Cover Focus | Mar/Apr '17

Traumatic White Cataract

A 54-year-old man presented to my clinic reporting a progressive decrease in vision in his left eye (OS) in the past year. His vision in this eye had been partly compromised after a perforating ocular trauma 15 years ago, for which he had not undergone surgery; he noted it had significantly worsened over the past 12 months.

Upon examination, the patient had a BCVA of 20/25 in his right eye (OD) and light perception OS. He had 1+ nuclear sclerosis in the right eye. In his left eye, he had a nasal pterygium, a transparent cornea with peripheral leukoma at 10 o’clock, a formed anterior chamber with no cells or flare, anterior synechiae in the 3-mm peripheral cornea from 10 to 12:30 o’clock, corectopia, and a white cataract. Phacodonesis was not present.

Ultrasound revealed a silent vitreous chamber and attached retina and choroid. Topography showed regular corneal astigmatism of 1.30 D @ 150. Therefore, I planned this patient’s cataract surgery based on three factors: (1) traumatic cataract, (2) white cataract, and (3) visually significant regular corneal astigmatism.


In cases of traumatic cataract, manipulate the capsular bag as gently as possible to avoid zonular stress.

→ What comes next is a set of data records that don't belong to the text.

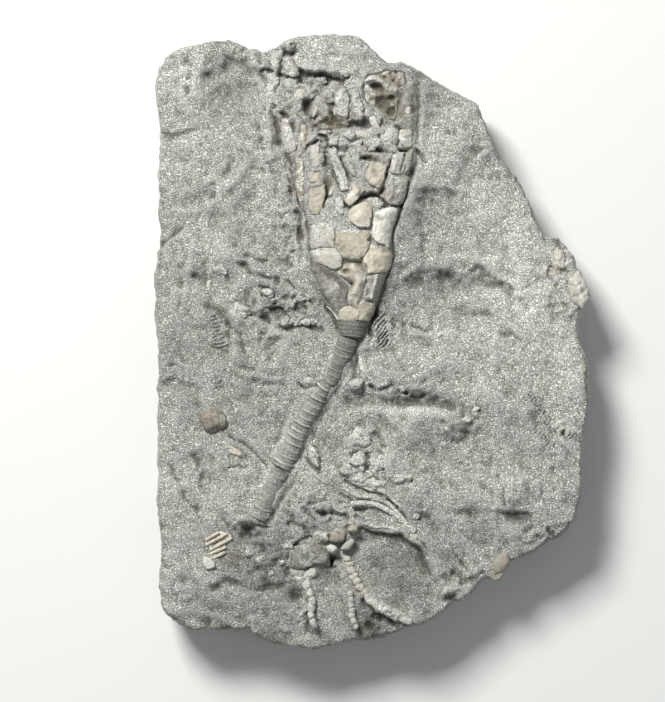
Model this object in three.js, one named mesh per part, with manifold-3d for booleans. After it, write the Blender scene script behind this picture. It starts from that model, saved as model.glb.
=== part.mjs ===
// A crinoid fossil on its slab of siltstone, lying on its flat back.
// Millimetres, +Z up out of the fossil face, +Y towards the top of the crown,
// origin under the middle of the slab, on the surface it rests on.

import * as THREE from 'three';
import { mergeVertices } from 'three/addons/utils/BufferGeometryUtils.js';
import Module from 'manifold-3d';

const wasm = await Module();
wasm.setup();

// ---------------------------------------------------------------- driving dimensions

const FACE_Z = 18.5;        // level of the split face that the fossils lie in
const WAIST_Z = 11;         // level at which the slab is widest
const FIT_GAP = 0.3;        // room left all round a fossil in its pocket
const SEAM_GAP = 0.3;       // width of the suture between two plates
const PLATE_DEPTH = 2.6;    // how far a plate reaches below the split face
const SHOULDER = 0.45;      // height and width of the worn edge round a plate
const POCKET_TOP = 40;      // pockets are open upwards to here
const GROUND_CELL = 6.6;    // spacing of the split face's grid
const STEM_RADIUS = 2.65;
const STEM_SIDES = 14;
const ARM_SIDES = 8;
const LUMP_DETAIL = 1;      // how finely lumps and beads are faceted

// Levels of the slab's side from the back up, and how far each is drawn in from the waist.
const SIDE_LEVELS = [
  { z: 0, inset: 2.6 },
  { z: 5, inset: 0.9 },
  { z: WAIST_Z, inset: 0 },
  { z: 15.5, inset: 0.5 },
  { z: POCKET_TOP, inset: 4.5 },
];
const SIDE_WAVES = 7;       // slow waves round the back edge
const SIDE_WAVE_DEPTH = 0.9;

// ---------------------------------------------------------------- finishes

const FINISHES = {
  siltstone: { color: 0x9c9f98, roughness: 0.95 },
  cream: { color: 0xc2b9a3, roughness: 0.7 },
  tan: { color: 0xb0a58d, roughness: 0.72 },
  pale: { color: 0xc4c3ba, roughness: 0.7 },
  grey: { color: 0x8e8d84, roughness: 0.78 },
  stem: { color: 0x85837a, roughness: 0.75 },
  brown: { color: 0x7d6f5a, roughness: 0.9 },
  shell: { color: 0xb9ae96, roughness: 0.6 },
};

// ------------------------------------------------------- slab outline, clockwise from the lower left corner

const LEFT_EDGE = [
  [-51.5, -63.1], [-51.7, -55], [-51.4, -48.5], [-52.1, -42.5], [-52.2, -33], [-52, -27], [-52.3, -18.5],
  [-52.4, 0.5], [-52.9, 9], [-52.7, 17.5], [-51.6, 23.3], [-51.5, 29.5], [-51.8, 39], [-51.5, 48.7],
  [-52.2, 57.8], [-52.7, 62.2],
];
const TOP_EDGE = [
  [-52, 66.6], [-50, 69.4], [-46.4, 71.3], [-40.7, 73.2], [-34.9, 73.9], [-29.4, 71.4], [-26.5, 70.5],
  [-23.4, 71.8], [-20.5, 73.5], [-14.8, 74.9], [-6.1, 74.8], [-3.1, 73.9], [1.1, 70.3], [3.7, 67.9],
  [7.6, 67.9], [11.2, 66], [16.9, 62.9], [22.7, 59.5],
];
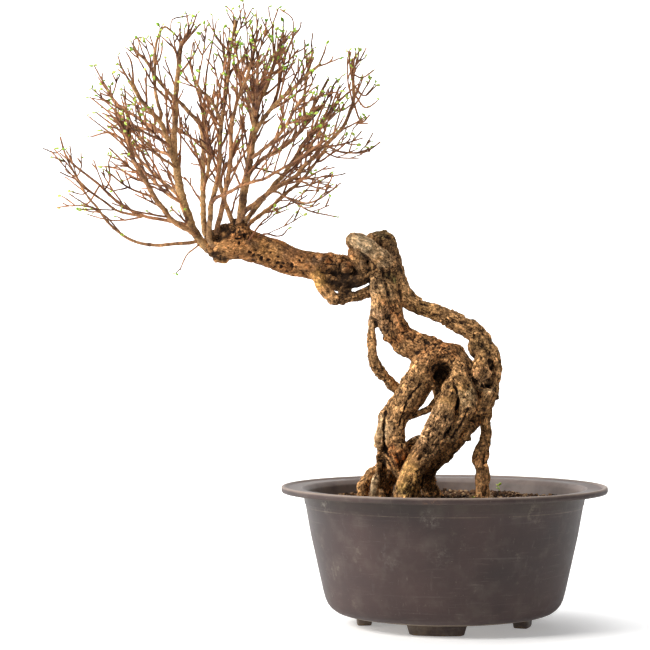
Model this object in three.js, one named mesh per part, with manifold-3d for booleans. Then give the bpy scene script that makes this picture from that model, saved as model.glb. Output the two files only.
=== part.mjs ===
// A Chinese elm bonsai in its round training pot.
// Millimetres, +Z up. In the lists below the pot's axis is x = y = 0, the floor is z = 0 and the
// front of the tree looks along -Y. The group is shifted at the end, so that its origin is the
// centre of the underside of the whole object's box.

import * as THREE from 'three';
import { mergeVertices } from 'three/addons/utils/BufferGeometryUtils.js';
import Module from 'manifold-3d';

// Pot: outer face of the wall below the rim as [radius, z], from the rim down to the base

const POT_SIDES = 36;
const RIM_RADIUS = 140;
const RIM_TOP = 119.4;
const RIM_LIP = { width: 4.5, height: 1.5, face: 5.5, round: 0.8, draft: 0.5, slope: 1 };
const RIM_INNER = 121.5;
const WALL = 3.2;
const BASE_BOTTOM = 9.1;
const BASE_THICKNESS = 4;
const BASE_EDGE = 82;
const WALL_OUTSIDE = [
  [121, 113.9], [114.7, 78], [108.7, 51], [103.6, 28], [100.6, 18.5], [93.5, 11.8],
  [BASE_EDGE, BASE_BOTTOM],
];
const FOOT = { outer: 76, inner: 62, halfAngle: 0.33, frontTurn: -0.14, count: 4, sunk: 1, arcSteps: 3 };
const DRAIN_HOLE = { radius: 7, ring: 42, count: 4, sides: 8, cut: 20 };

// Soil

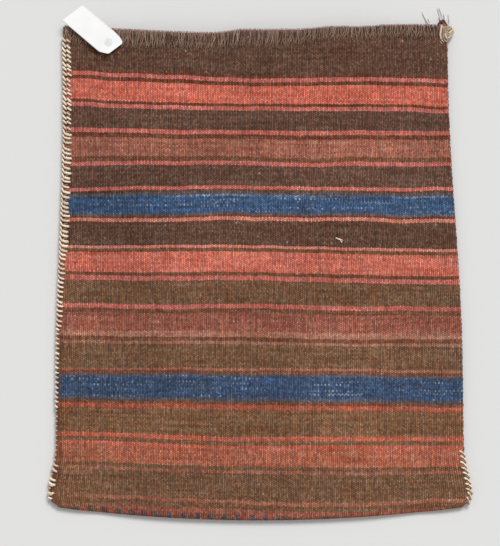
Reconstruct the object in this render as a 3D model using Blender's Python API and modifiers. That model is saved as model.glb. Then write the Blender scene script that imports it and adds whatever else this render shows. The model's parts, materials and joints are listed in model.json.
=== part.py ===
"""A woven wool storage bag, lying flat with its mouth towards +Y.

One strip of ribbed cloth is folded at the foot and whipped together along both sides. The warp
ends are turned over the mouth as a fringe, one mouth corner is bound with yarn, and a blank card
tag lies on the other. Lengths are in metres. X runs across the bag, and the floor is at Z = 0.
"""

import math

import bmesh
import bpy
from mathutils import Vector

# Outline of the bag
MOUTH_WIDTH = 0.519
FOOT_WIDTH = 0.549
BAG_LENGTH = 0.666        # from the mouth's mean line to the middle of the foot fold
LEAN = 0.0073             # sideways drift from mouth to foot
MOUTH_WAVE = 0.006        # rise and dip of the mouth's edge
MOUTH_DIP_ASIDE = 0.066   # from the middle of the mouth to the dip
MOUTH_HALF_WAVE = 0.270   # from the dip to the next crest
FOOT_BOW = 0.018          # how far the foot fold bows out between its corners
EDGE_WAVE = 0.003         # the sides' drawing in and out
WAIST_FROM_MOUTH = 0.150  # down to the place where the sides first draw in
WAIST_SPACING = 0.660     # from there down to the next drawing in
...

Although phacodonesis was not present, given the patient’s history of trauma, I had capsular tension hooks and a capsular tension ring in the operating room in case I needed them. Additionally, I made sure to manipulate the capsular bag as gently as possible to avoid zonular stress.

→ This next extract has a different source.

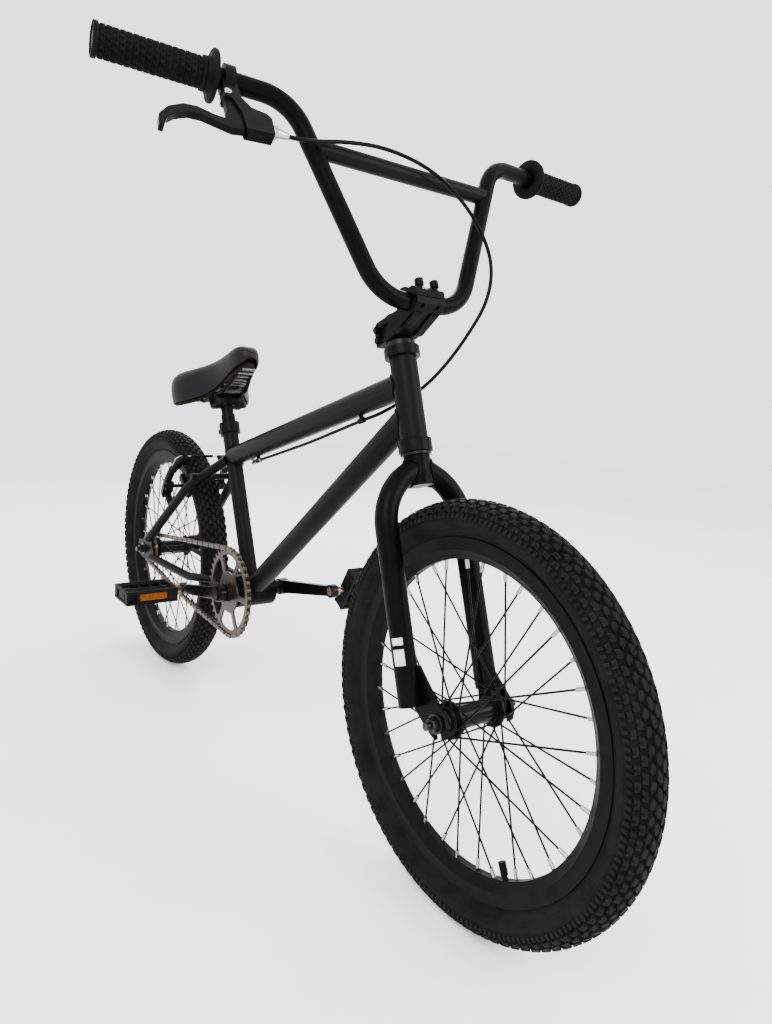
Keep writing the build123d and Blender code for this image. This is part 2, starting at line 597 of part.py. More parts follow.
def brake_parts():
    plane = brake_plane()
    outline = [(9, -12), (-8, -12), (-11, 0), (-13, 30), (-11, 66), (6, 100), (16, 104), (20, 96), (9, 82),
               (0, 60), (-1, 40), (2, 20), (9, 8)]
    pad_face = BRAKE_PIVOT.Y - RIM_HALF_W - 2.2
    post_end = in_plane(plane, -17, SHOE_UP, SHOE_BACK)
    post = rod(in_plane(plane, pad_face - 10, SHOE_UP, SHOE_BACK), post_end, 3.5)
    clip = flat_piece(plane, [(-12, 20), (3, 20), (3, 38), (-12, 38)], -14, -4)
    arm = flat_piece(plane, outline, -4, 6) + clip - post
    arm = arm - rod(in_plane(plane, 0, 0, -10), in_plane(plane, 0, 0, 10), 4 + FIT)
    pad_outline = [(pad_face - 10, 23), (pad_face, 23), (pad_face, 35), (pad_face - 10, 35)]
    pad = flat_piece(plane, pad_outline, SHOE_BACK - 27, SHOE_BACK + 27)
    wire_at = (WIRE_UP, WIRE_BACK)
    noodle = bent_tube([in_plane(plane, 19, *wire_at), in_plane(plane, -24, *wire_at),
                        in_plane(plane, -30, WIRE_UP + 16, WIRE_BACK - 19)], [13], 2.4, 1.3)
    save("left_brake_arm", arm, pad, post, noodle)
    anchor = rod(in_plane(plane, 87, WIRE_UP, 6), in_plane(plane, 87, WIRE_UP, 12), 4.5)
    wire_line = rod(in_plane(plane, 60, *wire_at), in_plane(plane, 110, *wire_at), 0.8)
    save("right_brake_arm", mirror_y(arm), mirror_y(pad), mirror_y(post), anchor - wire_line)

    wire = bent_tube([in_plane(plane, 19, *wire_at), in_plane(plane, 100, *wire_at),
                      in_plane(plane, 108, WIRE_UP - 20, WIRE_BACK)], [9], 0.8)
    boot = rod(in_plane(plane, 29, *wire_at), in_plane(plane, 73, *wire_at), 3.2, 0.8)
    save("brake_wire", wire, boot)

    stud = rod(in_plane(plane, 0, 0, -44), in_plane(plane, 0, 0, -5), 7)
    stud += rod(in_plane(plane, 0, 0, -5), in_plane(plane, 0, 0, 7), 4)
    stud += rod(in_plane(plane, 0, 0, 7), in_plane(plane, 0, 0, 10), 6.5)
    stud = max((stud - stay_tube()).solids(), key=lambda s: s.volume)
    return [stud, mirror_y(stud)]


# ---------------------------------------------------------------- cable
def top_tube_z(x):
    """Height of the top tube's centre line at x."""
    low, high = seat_point(TOP_TUBE_AT), steer_point(0, 0, 417.5)
    return low.Z + (x - low.X) * (high.Z - low.Z) / (high.X - low.X)


def cable_under(x):
    slope = math.radians(17)
    return Vector(x, 0, top_tube_z(x) - (TUBE_R + CABLE_DROP) / math.cos(slope))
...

With regard to the white cataract, my surgical steps were as follows.

1. I began by opening my secondary incision and injecting diluted adrenaline into the anterior chamber.

2. I filled the anterior chamber with a single air bubble and stained the anterior capsule with trypan blue. The increased anterior chamber pressure created by the air bubble improves staining.

3. After re-forming the anterior chamber with a single air bubble, I performed my main incision and filled the anterior chamber with a high-viscosity cohesive ophthalmic viscosurgical device (OVD).

4.I started the capsulorhexis using a cystotome and aspirated part of the liquefied cortex with a cannula filled with balanced salt solution to decrease intracapsular tension before proceeding.

5. I used Utrata forceps to create the capsulorhexis and stopped to aspirate the cortex with a cannula whenever there was increased pressure caused by the underlying liquefied cortex.

6. After completing the capsulorhexis, I used my phaco handpiece to finish aspirating the liquefied cortex, which prevents the need for hydrodissection in these cases and results in a freely rotating nucleus.

7. In this specific case, I decided to use the stop-and-chop technique for phacoemulsification.

8. I aspirated the cortex using my secondary instrument to expose the cortex located below the iris.

9. I injected a toric IOL, aspirated the OVD from below the lens and from the anterior chamber, and aligned the lens with the desired meridian.

At the end of surgery, I closed the main wound with a 10-0 nylon suture. I also sutured the area adjacent to the corneal scar, which partially opened during phacoemulsification.

On postoperative day 1, the patient had a UDVA of 20/25 OS.